▶ **Set task**:
How many lines in these records hold the string "bodies"? Reply with the number alone.

** START Entries **

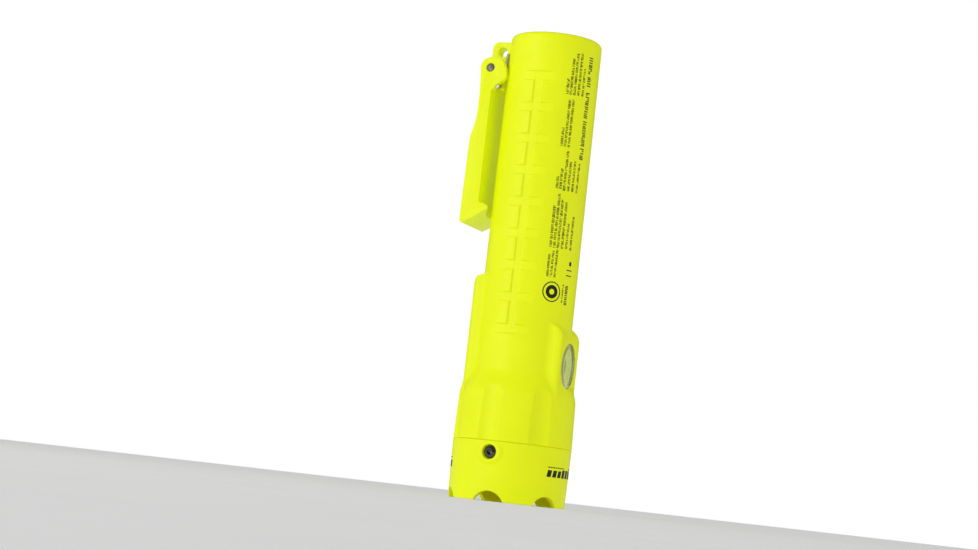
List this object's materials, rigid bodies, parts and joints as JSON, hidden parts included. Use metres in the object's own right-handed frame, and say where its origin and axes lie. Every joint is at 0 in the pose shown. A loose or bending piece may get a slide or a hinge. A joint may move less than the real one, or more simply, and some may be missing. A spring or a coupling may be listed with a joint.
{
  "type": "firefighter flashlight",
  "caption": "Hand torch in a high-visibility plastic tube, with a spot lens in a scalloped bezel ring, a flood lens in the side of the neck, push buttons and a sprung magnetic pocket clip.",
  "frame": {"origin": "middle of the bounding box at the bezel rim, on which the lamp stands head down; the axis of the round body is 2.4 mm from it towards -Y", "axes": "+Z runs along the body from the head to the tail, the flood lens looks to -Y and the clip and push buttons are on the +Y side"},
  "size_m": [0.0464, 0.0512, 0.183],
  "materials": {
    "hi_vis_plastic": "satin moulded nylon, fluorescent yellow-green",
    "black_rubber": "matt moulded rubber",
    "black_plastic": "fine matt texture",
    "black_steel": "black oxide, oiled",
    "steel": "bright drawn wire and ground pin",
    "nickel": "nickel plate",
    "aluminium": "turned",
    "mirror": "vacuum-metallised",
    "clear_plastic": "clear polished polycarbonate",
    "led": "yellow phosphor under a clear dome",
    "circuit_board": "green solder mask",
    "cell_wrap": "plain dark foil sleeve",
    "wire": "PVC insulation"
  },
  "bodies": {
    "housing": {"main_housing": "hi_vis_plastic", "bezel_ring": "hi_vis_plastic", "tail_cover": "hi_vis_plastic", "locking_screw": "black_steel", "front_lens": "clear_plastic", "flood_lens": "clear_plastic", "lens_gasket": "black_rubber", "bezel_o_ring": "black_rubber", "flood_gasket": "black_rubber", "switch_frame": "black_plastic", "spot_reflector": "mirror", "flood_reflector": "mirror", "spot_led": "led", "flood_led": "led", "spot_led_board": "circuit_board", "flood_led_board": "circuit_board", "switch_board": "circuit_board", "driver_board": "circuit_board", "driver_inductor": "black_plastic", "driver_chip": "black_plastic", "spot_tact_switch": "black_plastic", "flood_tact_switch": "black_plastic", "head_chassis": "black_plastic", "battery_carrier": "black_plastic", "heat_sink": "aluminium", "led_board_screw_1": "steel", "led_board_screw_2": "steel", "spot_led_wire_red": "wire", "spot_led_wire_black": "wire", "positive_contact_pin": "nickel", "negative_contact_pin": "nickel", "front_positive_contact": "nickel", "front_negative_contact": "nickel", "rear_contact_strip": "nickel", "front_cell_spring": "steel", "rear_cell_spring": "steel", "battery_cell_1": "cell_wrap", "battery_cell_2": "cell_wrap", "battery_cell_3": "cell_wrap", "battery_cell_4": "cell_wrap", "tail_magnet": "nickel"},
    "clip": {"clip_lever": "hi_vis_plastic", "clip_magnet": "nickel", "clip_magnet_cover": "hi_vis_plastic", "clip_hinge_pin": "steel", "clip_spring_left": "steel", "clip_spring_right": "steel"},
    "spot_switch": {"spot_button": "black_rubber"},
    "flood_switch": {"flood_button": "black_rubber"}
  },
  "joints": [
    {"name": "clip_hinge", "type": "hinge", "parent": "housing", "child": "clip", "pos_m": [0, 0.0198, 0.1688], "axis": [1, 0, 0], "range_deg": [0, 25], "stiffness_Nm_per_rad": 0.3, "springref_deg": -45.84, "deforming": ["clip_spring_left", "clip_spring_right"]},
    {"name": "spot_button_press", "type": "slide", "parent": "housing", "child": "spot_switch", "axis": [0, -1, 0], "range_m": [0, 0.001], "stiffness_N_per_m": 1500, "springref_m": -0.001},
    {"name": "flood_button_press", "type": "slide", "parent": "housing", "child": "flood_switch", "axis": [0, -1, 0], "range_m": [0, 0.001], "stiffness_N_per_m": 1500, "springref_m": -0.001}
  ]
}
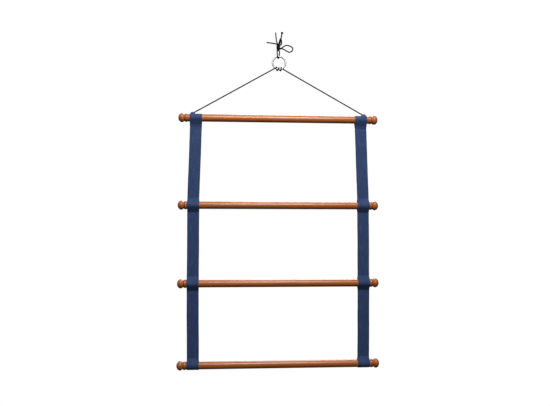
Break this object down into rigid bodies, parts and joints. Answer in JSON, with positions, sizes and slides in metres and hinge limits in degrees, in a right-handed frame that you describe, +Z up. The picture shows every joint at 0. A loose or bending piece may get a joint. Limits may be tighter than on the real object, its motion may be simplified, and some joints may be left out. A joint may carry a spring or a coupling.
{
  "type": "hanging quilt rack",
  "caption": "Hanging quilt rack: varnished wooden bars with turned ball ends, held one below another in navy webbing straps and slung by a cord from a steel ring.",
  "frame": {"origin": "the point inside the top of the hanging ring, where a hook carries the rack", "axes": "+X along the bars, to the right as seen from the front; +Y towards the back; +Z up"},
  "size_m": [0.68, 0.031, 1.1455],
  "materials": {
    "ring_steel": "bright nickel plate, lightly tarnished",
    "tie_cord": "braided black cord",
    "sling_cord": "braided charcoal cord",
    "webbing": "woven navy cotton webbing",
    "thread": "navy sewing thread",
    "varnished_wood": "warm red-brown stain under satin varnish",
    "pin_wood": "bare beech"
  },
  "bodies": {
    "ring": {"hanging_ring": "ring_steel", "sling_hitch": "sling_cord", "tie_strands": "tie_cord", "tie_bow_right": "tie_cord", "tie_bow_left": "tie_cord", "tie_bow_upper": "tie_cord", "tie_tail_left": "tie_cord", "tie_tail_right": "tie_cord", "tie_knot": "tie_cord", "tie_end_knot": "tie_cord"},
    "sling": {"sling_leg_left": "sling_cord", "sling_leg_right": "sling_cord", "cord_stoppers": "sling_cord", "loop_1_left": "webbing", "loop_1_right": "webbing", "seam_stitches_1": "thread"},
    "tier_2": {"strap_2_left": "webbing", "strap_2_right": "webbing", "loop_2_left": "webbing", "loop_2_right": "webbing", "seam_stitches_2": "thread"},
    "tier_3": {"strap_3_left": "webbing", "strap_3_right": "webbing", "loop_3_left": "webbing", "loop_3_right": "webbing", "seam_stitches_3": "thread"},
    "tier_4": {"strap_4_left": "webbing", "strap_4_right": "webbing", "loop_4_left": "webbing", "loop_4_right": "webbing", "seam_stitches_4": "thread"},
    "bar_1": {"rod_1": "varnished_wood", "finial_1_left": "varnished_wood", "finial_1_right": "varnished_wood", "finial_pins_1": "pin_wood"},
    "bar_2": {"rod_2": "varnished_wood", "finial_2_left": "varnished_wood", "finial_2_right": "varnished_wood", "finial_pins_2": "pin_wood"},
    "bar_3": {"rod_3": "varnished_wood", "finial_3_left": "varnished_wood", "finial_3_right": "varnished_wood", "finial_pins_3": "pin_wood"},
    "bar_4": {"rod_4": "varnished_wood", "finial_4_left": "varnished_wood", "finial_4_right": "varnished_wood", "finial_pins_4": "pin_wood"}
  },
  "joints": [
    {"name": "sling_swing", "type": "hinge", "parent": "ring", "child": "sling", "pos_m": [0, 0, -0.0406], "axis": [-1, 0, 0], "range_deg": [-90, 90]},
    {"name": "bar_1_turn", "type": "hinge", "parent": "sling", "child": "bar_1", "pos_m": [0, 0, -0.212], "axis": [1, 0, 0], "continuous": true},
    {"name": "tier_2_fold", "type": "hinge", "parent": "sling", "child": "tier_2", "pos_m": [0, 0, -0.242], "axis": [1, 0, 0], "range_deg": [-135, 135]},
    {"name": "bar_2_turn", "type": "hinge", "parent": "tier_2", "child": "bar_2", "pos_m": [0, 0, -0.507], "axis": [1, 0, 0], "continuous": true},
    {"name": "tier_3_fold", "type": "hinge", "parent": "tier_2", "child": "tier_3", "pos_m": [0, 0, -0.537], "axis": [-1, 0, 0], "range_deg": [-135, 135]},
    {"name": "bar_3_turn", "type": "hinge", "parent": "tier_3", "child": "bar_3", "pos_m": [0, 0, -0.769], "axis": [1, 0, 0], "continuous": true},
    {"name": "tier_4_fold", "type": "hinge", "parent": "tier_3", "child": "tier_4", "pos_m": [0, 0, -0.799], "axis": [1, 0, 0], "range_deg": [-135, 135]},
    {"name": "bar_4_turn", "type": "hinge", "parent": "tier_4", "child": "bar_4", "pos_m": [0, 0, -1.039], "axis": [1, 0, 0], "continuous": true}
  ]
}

** END Entries **

▶ **Solution**:
4